Transcribe only the lines of the listing below from the one holding "obj.parent = None" through the one holding "# Places on", inclusive, without any change.

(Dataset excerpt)
=======

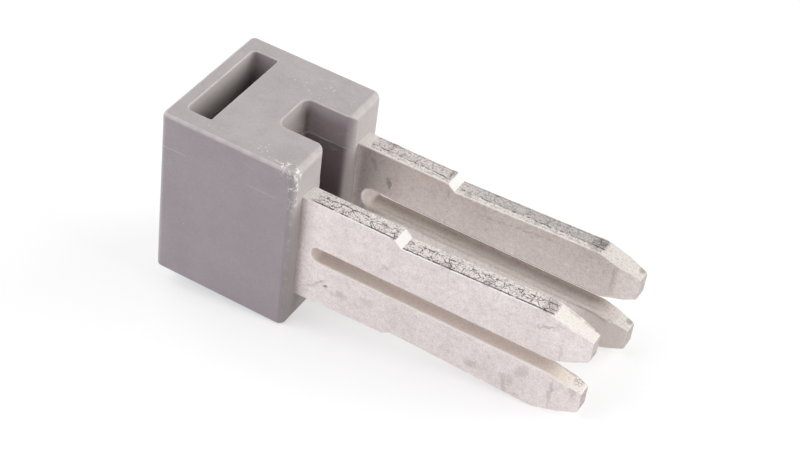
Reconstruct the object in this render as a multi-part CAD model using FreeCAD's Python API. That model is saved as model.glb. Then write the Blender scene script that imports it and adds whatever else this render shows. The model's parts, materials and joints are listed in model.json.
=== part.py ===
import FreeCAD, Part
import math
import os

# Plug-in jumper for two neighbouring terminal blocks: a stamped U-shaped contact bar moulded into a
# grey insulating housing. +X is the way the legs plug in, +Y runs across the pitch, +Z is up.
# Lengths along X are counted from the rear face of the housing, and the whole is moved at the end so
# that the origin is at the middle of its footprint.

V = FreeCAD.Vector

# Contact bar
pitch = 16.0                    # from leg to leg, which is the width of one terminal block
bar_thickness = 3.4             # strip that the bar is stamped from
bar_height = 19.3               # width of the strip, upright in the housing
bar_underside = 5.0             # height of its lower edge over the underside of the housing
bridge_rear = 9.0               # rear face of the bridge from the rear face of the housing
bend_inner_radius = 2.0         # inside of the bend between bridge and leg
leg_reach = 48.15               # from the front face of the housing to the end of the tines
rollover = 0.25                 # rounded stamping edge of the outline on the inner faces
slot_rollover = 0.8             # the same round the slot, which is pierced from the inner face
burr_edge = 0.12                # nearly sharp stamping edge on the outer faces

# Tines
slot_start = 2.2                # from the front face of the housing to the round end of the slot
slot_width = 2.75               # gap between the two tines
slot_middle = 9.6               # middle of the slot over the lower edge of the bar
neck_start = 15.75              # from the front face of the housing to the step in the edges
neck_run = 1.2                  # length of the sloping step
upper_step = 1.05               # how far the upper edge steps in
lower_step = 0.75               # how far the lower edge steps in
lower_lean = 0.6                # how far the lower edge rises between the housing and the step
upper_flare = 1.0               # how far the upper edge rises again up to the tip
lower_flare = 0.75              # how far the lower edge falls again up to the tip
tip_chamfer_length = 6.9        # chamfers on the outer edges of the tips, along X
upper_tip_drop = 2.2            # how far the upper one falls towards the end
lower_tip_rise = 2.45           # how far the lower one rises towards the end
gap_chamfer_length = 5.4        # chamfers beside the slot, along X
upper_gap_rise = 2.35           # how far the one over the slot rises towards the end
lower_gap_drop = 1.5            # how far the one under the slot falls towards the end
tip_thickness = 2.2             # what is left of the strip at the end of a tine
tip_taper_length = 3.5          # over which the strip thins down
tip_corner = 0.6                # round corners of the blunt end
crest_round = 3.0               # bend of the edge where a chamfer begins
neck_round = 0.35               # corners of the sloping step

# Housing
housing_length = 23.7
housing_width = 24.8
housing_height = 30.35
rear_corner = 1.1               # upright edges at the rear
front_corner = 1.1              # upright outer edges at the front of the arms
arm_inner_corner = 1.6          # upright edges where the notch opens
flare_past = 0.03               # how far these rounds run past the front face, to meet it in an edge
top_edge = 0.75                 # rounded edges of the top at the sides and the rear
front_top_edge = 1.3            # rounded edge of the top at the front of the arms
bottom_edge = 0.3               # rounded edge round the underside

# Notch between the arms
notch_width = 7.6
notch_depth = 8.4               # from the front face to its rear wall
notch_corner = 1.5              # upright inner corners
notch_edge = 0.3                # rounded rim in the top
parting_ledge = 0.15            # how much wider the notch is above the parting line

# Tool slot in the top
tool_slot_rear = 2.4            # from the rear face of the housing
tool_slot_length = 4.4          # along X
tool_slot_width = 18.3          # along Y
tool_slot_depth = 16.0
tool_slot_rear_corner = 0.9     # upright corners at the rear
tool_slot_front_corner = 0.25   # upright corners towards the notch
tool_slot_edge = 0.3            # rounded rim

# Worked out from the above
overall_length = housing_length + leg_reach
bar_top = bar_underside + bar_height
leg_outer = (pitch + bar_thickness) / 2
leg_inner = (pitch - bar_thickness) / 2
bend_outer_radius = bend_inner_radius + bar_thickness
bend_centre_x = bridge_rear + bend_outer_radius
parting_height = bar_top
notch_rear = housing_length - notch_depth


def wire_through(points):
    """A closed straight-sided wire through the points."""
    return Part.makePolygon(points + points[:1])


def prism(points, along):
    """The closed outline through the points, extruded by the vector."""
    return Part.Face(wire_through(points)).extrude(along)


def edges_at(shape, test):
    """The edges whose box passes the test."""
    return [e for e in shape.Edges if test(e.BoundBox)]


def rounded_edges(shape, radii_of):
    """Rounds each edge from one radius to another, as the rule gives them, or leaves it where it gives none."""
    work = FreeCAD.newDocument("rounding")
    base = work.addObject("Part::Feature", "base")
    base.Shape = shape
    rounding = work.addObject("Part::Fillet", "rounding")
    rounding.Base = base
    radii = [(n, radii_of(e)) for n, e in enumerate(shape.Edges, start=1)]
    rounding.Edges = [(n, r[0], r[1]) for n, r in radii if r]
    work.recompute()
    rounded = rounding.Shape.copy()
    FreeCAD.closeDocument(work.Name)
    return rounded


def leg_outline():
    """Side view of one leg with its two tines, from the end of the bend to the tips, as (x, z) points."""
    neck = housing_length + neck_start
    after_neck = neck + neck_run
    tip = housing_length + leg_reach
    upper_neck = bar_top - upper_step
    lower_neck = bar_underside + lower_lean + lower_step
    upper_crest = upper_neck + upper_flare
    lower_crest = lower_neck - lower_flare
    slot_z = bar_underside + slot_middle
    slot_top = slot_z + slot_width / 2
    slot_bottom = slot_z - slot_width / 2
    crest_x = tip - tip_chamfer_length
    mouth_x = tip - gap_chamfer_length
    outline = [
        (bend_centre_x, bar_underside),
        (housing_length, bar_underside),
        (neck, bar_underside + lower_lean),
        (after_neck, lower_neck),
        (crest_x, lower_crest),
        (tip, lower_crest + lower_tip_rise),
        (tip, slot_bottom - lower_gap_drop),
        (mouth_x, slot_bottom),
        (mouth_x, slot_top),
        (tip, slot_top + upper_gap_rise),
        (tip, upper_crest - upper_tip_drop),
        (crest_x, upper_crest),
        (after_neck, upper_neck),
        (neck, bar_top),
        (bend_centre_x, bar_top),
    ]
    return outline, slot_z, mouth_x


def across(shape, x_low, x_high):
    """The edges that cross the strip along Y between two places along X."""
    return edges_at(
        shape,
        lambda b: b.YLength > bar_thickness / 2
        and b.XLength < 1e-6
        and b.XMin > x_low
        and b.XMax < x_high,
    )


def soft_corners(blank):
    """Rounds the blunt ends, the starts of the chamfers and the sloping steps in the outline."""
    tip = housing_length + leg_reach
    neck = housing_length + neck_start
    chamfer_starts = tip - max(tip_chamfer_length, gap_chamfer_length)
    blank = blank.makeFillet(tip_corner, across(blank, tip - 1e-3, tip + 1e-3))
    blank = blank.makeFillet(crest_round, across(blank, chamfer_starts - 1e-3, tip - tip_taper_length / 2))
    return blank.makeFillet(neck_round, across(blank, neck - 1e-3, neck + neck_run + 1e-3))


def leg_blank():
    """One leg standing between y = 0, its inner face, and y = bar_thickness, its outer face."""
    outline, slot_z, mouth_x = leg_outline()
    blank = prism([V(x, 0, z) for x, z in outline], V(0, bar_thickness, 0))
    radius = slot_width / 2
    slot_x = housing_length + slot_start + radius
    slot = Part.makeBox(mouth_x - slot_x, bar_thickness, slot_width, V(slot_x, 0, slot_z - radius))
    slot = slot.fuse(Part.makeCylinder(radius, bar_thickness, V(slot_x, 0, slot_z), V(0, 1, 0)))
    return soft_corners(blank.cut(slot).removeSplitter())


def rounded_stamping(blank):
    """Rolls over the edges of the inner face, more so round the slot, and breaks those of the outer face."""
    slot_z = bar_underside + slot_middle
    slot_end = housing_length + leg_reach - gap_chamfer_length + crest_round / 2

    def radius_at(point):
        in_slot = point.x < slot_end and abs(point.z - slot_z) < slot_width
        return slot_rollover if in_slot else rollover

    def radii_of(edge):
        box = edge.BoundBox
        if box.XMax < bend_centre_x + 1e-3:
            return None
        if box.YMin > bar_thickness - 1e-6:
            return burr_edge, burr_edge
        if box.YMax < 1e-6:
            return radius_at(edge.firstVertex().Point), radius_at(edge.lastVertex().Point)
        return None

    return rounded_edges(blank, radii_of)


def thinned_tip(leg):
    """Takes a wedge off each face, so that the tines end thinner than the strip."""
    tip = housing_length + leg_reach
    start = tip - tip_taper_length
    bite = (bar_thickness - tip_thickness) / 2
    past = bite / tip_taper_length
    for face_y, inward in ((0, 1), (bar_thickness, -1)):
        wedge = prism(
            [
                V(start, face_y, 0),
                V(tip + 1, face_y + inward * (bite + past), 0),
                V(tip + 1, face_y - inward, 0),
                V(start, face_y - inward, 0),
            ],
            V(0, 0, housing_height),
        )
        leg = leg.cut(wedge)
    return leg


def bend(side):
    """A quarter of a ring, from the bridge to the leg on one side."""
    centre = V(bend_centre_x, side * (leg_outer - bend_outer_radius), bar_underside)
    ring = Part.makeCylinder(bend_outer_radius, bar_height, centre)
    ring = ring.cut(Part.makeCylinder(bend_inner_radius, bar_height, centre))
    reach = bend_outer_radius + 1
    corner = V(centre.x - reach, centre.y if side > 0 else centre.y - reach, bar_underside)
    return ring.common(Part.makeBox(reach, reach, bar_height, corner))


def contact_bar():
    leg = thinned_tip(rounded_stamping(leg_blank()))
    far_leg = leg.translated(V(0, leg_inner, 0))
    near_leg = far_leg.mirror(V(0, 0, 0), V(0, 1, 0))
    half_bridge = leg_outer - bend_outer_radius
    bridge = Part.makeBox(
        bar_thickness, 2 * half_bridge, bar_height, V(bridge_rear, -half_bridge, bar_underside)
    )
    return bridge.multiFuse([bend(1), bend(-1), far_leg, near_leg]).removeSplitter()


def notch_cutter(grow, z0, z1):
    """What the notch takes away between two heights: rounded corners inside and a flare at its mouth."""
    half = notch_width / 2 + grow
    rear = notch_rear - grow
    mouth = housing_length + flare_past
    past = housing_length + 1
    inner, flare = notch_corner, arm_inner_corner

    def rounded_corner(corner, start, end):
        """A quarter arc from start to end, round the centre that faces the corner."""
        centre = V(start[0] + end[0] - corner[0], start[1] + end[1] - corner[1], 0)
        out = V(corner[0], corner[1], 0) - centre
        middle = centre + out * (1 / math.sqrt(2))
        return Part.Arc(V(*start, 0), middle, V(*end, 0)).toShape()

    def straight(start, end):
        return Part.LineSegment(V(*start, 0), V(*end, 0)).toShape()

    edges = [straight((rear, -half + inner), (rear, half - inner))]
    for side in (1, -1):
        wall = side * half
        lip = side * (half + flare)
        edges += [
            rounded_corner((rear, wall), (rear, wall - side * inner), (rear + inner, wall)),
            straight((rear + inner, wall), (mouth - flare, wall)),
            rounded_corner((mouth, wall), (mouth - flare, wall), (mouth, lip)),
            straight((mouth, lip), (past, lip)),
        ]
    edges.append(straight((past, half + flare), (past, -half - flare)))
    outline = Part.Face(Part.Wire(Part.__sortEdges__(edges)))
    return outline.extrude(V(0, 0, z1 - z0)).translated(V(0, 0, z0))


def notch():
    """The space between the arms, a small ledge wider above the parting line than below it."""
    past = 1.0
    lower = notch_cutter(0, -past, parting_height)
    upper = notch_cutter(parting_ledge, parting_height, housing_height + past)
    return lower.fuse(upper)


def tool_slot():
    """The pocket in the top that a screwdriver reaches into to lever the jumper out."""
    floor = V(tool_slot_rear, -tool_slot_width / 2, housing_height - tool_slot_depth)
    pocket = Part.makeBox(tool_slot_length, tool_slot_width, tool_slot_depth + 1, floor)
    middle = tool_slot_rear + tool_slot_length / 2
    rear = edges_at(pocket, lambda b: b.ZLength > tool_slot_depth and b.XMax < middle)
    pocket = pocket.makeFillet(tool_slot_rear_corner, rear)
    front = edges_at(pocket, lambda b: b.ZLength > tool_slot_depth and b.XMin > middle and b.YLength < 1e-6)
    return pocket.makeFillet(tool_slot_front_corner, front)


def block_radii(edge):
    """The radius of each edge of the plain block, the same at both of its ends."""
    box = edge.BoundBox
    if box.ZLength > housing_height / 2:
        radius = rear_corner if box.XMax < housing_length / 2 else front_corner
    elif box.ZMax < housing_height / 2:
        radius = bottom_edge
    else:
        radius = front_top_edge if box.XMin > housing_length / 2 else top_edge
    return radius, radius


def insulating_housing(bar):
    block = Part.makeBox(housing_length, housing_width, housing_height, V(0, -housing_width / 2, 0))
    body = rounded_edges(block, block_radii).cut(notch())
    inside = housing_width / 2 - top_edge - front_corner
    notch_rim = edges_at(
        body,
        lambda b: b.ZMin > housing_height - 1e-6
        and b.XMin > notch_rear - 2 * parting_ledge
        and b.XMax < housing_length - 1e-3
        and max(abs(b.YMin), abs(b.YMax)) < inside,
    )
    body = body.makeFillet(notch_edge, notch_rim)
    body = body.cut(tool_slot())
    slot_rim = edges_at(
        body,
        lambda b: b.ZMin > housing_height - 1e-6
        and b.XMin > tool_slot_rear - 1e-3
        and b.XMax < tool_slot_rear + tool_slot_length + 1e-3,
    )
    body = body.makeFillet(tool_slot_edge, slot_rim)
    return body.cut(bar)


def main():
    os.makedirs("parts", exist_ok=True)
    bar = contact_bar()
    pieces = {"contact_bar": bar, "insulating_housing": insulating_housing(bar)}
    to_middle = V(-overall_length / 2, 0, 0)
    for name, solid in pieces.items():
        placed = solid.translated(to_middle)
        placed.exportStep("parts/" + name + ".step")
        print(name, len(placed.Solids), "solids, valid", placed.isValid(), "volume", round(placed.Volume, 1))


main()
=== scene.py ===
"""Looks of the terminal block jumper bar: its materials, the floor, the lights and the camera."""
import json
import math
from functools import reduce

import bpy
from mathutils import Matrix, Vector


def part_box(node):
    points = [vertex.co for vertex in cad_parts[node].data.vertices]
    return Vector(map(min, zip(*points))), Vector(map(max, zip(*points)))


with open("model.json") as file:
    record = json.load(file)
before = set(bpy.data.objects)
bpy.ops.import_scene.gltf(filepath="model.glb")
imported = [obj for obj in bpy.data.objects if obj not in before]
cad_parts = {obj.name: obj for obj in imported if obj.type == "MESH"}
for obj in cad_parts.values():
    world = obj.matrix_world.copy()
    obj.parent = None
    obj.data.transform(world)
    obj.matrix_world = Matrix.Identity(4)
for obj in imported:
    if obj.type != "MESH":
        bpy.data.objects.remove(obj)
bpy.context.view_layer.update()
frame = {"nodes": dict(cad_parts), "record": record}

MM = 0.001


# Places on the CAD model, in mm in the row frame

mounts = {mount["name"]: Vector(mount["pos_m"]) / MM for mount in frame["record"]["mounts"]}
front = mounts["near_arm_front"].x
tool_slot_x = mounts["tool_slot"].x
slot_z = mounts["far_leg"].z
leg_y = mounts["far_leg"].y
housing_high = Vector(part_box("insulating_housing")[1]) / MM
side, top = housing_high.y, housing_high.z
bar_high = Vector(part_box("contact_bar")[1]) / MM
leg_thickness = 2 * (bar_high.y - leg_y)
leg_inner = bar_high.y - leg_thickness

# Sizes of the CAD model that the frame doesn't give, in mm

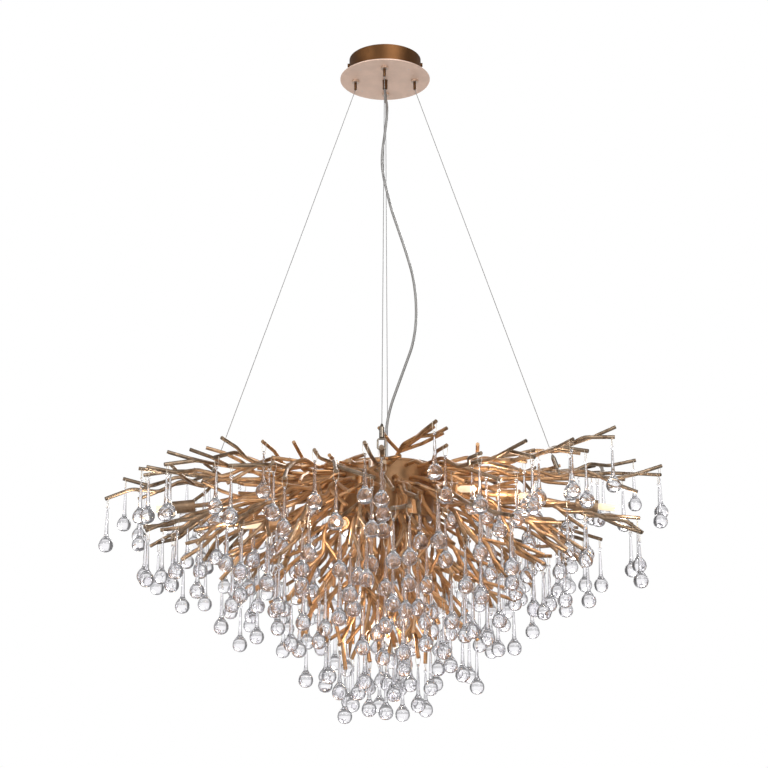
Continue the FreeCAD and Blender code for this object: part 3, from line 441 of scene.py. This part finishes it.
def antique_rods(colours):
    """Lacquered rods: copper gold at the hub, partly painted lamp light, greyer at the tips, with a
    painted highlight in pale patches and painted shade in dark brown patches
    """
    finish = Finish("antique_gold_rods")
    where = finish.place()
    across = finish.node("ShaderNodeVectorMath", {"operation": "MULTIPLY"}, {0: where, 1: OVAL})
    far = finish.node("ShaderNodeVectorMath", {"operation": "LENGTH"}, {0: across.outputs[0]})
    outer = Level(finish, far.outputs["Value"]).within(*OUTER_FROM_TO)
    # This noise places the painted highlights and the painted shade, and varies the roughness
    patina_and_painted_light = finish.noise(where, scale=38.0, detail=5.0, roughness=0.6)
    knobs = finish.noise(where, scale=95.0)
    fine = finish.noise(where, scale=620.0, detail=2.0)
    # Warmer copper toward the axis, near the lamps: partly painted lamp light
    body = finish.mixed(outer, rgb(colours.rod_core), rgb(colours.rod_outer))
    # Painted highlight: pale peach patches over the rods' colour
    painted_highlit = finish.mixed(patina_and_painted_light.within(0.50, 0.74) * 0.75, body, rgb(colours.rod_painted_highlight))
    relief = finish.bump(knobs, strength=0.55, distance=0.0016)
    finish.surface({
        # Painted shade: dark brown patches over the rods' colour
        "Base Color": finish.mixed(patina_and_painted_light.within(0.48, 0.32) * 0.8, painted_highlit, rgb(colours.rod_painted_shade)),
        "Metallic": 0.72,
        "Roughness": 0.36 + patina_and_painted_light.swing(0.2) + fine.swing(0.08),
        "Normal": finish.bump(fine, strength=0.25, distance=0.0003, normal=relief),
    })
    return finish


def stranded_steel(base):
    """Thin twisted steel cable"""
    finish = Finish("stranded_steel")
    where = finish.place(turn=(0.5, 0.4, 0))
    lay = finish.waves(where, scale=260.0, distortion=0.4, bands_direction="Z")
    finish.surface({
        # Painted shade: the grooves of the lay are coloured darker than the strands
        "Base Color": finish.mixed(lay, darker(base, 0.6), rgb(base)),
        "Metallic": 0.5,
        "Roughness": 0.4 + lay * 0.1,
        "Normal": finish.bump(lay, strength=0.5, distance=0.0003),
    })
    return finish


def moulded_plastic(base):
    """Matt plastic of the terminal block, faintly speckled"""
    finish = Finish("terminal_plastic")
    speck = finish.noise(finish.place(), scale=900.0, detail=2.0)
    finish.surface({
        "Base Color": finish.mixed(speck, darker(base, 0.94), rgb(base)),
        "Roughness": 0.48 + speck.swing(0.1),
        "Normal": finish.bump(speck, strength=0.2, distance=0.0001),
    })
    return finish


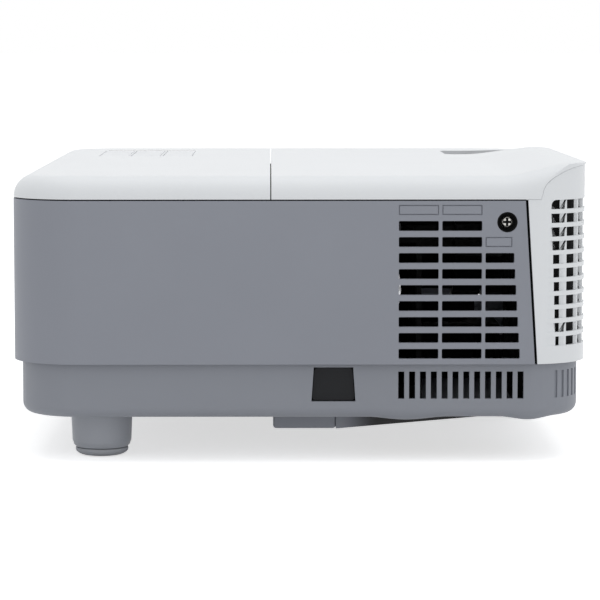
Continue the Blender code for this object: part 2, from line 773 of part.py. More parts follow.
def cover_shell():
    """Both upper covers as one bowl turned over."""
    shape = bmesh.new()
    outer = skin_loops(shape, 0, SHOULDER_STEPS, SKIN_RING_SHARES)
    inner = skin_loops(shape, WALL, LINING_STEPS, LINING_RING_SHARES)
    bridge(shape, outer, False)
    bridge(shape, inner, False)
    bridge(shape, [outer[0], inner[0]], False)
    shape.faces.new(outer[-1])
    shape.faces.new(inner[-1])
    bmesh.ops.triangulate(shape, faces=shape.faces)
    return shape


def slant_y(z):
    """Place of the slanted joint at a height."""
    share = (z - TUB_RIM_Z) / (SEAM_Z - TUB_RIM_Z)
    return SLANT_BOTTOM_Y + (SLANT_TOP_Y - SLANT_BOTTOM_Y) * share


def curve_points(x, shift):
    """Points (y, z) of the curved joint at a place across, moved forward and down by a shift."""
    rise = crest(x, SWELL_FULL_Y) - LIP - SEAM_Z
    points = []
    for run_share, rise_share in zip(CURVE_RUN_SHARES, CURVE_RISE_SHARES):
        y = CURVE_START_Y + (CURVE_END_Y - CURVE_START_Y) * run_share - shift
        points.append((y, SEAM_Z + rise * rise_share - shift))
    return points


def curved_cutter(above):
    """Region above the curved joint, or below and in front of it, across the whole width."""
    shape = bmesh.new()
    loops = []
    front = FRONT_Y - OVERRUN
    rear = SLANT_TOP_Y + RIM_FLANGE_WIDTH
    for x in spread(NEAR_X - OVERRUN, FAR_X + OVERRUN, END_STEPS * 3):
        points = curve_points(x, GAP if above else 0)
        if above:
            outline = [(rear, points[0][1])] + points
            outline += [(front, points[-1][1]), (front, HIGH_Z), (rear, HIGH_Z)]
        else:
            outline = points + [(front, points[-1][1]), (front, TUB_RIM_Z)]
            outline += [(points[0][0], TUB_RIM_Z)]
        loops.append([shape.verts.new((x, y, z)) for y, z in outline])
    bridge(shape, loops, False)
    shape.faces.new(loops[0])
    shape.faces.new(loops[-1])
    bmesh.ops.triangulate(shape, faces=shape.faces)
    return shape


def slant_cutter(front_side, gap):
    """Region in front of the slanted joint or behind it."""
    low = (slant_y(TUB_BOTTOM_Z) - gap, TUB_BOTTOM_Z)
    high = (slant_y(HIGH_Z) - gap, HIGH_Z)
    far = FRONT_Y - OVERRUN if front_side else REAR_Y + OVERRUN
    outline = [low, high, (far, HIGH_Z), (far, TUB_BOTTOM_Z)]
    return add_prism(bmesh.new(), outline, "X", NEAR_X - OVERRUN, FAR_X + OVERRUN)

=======

Output
    obj.parent = None
    obj.data.transform(world)
    obj.matrix_world = Matrix.Identity(4)
for obj in imported:
    if obj.type != "MESH":
        bpy.data.objects.remove(obj)
bpy.context.view_layer.update()
frame = {"nodes": dict(cad_parts), "record": record}

MM = 0.001


# Places on the CAD model, in mm in the row frame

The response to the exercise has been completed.